Einigen finanziellen und einen gewissen politischen Einfluß haben die Regierungen der wichtigsten Ölexportländer Arabiens, allen voran Saudi-Arabien, allenfalls auf ihre nicht mit solchen Naturzufällen gesegneten Nachbarstaaten. Auch dieses Verhältnis hat aber mit der imperialistischen Wucht ökonomischer Nutzbarmachung eines Auslandes nichts zu tun. Zu Kapital werden die durch arabische Erdölsouveräne akkumulierten Dollarbestände an westlichen Börsen und "Geldmärkten", nicht durch Investitionen in anderen arabischen Staaten. Deren einheimischer Ökonomie fehlt ja nicht bloß Geld für ein schwungvolles Geschäftsleben, sondern - von einem durchs Lohnsystem zur Leistung erzogenen Proletariat bis zu einem Markt für dauerhafte Großgeschäfte, von gut eingeführten Firmen nebst Experten bis zu einem weltweit konkurrenzfähigen Produktionsapparat für die Erfordernisse einer nationalen Akkumulation - so ziemlich alles, was heutzutage zu den Mindestvoraussetzungen eines lohnenden nationalen Geschäftsgangs zählt. Deswegen sind diese Länder ihrerseits erst recht noch nie als Subjekt ökonomischer und entsprechend wohlfundierter politischer Interessen in Erscheinung getreten, nach denen sich irgendein Ausland richten müßte oder zu seinem Vorteil richten könnte. Nichts ist im internationalen Geschäftsverkehr des Kapitals wie in den Winkelzügen politischer Erpressung belangloser als ihr souveränes Urteil darüber, worauf es ankäme in der Welt von heute - eine politische Tatsache, die sich in der praktischen Folgenlosigkeit ihrer Feindschaft gegen Israel überdeutlich zusammenfaßt. Umgekehrt: Sie selber zählen nur insoweit, wie sie durch ein maßgebliches imperialistisches Interesse für wichtig erachtet werden.
Ein solches Interesse ziehen diese Staaten auf sich als Nachbarn der Ölexportländer, über deren Rohstoff frei und ungehindert verfügen zu können die NATO-Partner längst zu einem erstrangigen Sicherheitsinteresse ihres Kriegsbündnisses erklärt haben; sie unterliegen schon allein deswegen einer beständigen Überprüfung als mögliches Sicherheitsrisiko. Von Interesse ist ferner Ägypten als Inhaber der wichtigsten Zufahrt von Europa zum indischen und hinterindischen Subkontinent sowie zusammen mit einigen anderen Staaten als Anrainer des Indischen Ozeans, der ebenfalls schon längst, seiner wichtigen Schiffahrtswege wegen, zur vorrangigen "Sicherheitszone" der westlichen Welt ernannt worden ist.

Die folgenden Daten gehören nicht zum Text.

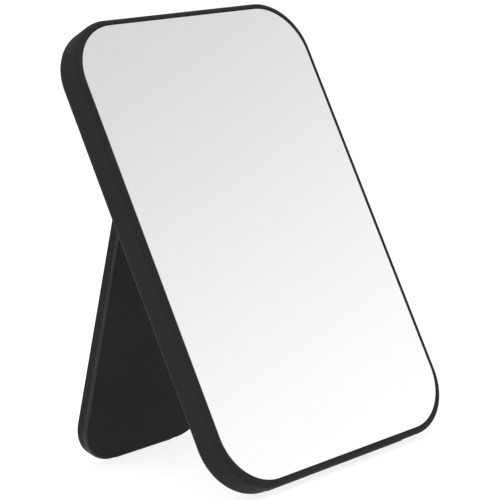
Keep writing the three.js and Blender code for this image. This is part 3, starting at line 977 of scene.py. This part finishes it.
def studio_world():
    """A soft studio: paler in front, with a broad light overhead, on a plain white background.

    Only the light that falls on things and shows in them is shaded. The background itself is
    plain.
    """
    world = bpy.data.worlds.new("studio")
    bpy.context.scene.world = world
    world.use_nodes = True
    nodes = Nodes(world.node_tree)
    direction = nodes.add("ShaderNodeTexCoord").outputs["Generated"]
    height = nodes.height(direction)
    low, high = [sin(angle) for angle in WALL_ELEVATIONS]
    wall = nodes.ramp(height, WALL_LIGHT, WALL_LIGHT_ABOVE, low, high, smooth=True)
    low, high = [sin(angle) for angle in OVERHEAD_ELEVATIONS]
    overhead = nodes.ramp(height, 0, OVERHEAD, low, high, smooth=True)
    inputs = {0: direction, 1: BRIGHT_SIDE}
    turned = nodes.add("ShaderNodeVectorMath", inputs, operation="DOT_PRODUCT").outputs["Value"]
    shade = nodes.ramp(turned, BACK_SHADE, 1, *SHADE_ENDS, smooth=True)
    light = nodes.math("ADD", nodes.math("MULTIPLY", wall, shade), overhead)
    seen = nodes.add("ShaderNodeLightPath").outputs["Is Camera Ray"]
    background = world.node_tree.nodes["Background"]
    strength = nodes.ramp(seen, light, WALL_LIGHT, 0, 1)
    world.node_tree.links.new(strength, background.inputs["Strength"])
    background.inputs["Color"].default_value = WHITE


def make_floor():
    """A plain white floor, lit evenly enough to run into the white of the studio."""
    bm = bmesh.new()
    bmesh.ops.create_grid(bm, x_segments=1, y_segments=1, size=FLOOR_HALF)
    mesh = bpy.data.meshes.new("floor")
    bm.to_mesh(mesh)
    bm.free()
    floor = bpy.data.objects.new("floor", mesh)
    bpy.context.scene.collection.objects.link(floor)
    material, nodes, shader, place = start_material("floor")
    colour = nodes.colours(nodes.noise(place, FLOOR_MOTTLE), *FLOOR_COLOURS)
    connect(nodes, shader, base_color=colour)
    shader.inputs["Roughness"].default_value = FLOOR_ROUGHNESS
    shader.inputs["Specular IOR Level"].default_value = FLOOR_SPECULAR
    shader.inputs["Emission Color"].default_value = WHITE
    shader.inputs["Emission Strength"].default_value = FLOOR_GLOW
    mesh.materials.append(material)


make_camera()
studio_world()
make_floor()
bpy.context.scene.view_settings.view_transform = "Standard"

Interessant sind die arabischen Länder weiter als Nachbarn des erklärten Hauptfeinds der NATO: Deren Anliegen, die Sowjetunion politisch und militärisch auf ihrem "Festlandsockel" ausbruchssichcr einzuzementieren, macht - noch ganz ohne sowjetisches Zutun! - jede Region an und in der Nähe der sowjetischen Grenzen zu einem durch die sowjetische Macht prinzipiell gefährdeten Gebiet, das durch die Schaffung einer möglichst "gleichgewichtigen Abschreckung" gesichert werden muß. Für die westeuropäischen NATO-Partner schließlich faßt diese strategische Würdigung der arabischen Welt sich in dem Anspruch zusammen, in der gesamten Mittelmeerregion über eine gesicherte "Gegenküste" zu verfügen, die die "NATO-Südflanke" nicht nur nicht gefährdet, sondern verläßlich abschirmt. Und diese imperialistische Inanspruchnahme der arabischen Staatenwelt ist nicht bloß ein Interesse, das die zuständigen Souveräne ihrerseits einer freien Würdigung nach Maßgabe eigener nationaler Ansprüche unterziehen könnten, sondern seit jeher die Geschäftsgrundlage ihrer souveränen Macht selbst.
4.
Die Staaten des Nahen Ostens sind zu Beginn dieses Jahrhunderts überhaupt ins Dasein getreten als Werk in erster Linie des britischen, daneben des französischen Kolonialismus. Bei der Zerschlagung der osmanischen Herrschaft und der Durchsetzung ihrer eigenen Verfügungsgewalt über das gesamte arabische Gebiet haben die beiden europäischen Großmächte einheimische Herrscher herangezogen - im doppelten Sinn des Wortes: Sie haben Beduinenfürsten, ehrgeizige Vizekönige und sonstige lokale Herrscher mit Unterstützung durch Geld, Waffen und Offiziere einen guten Teil der nötigen Kriege führen lassen, um das Gebiet - teils gegen den Willen der türkischen Oberherren, teils in Abstimmung mit ihnen - unter eigene Kontrolle zu bekommen; und sie haben damit die feudalen Obrigkeiten zu Helfershelfern oder sogar zu Sachwaltern ihres Interesses an einer wirklich souveränen Herrschaft gemacht, der es nicht mehr um gelegentliche Beute, sondern um vollständige Verfügbarkeit von Land und Leuten, um ein reguläres staatliches Machtmonopol ging. Als Gebieter über ein Stück britischer bzw. französischer Kolonialmacht und stets unter deren Auftrag und Kontrolle wandelten die feudalen Familienoberhäupter sich zu Staatsmännern mit den Aufgaben und Machtmitteln eines bürgerlichen Souveräns - Aufgaben und Machtmitteln, die ihre ökonomische Grundlage und ihre politische Zweckbestimmung gar nicht in einem entsprechenden Überschuß und in entsprechenden bürgerlichen Interessen der einheimischen Landesbewohner hatten, sondern eben im Herrschaftsanspruch der zuständigen europäischen Mächte und ihrer kapitalistischen Gesellschaften. Und diese neue Qualität ihrer Herrschaft, wie beschränkt und bloß formell deren Souveränität zunächst auch immer war, hatte Folgen.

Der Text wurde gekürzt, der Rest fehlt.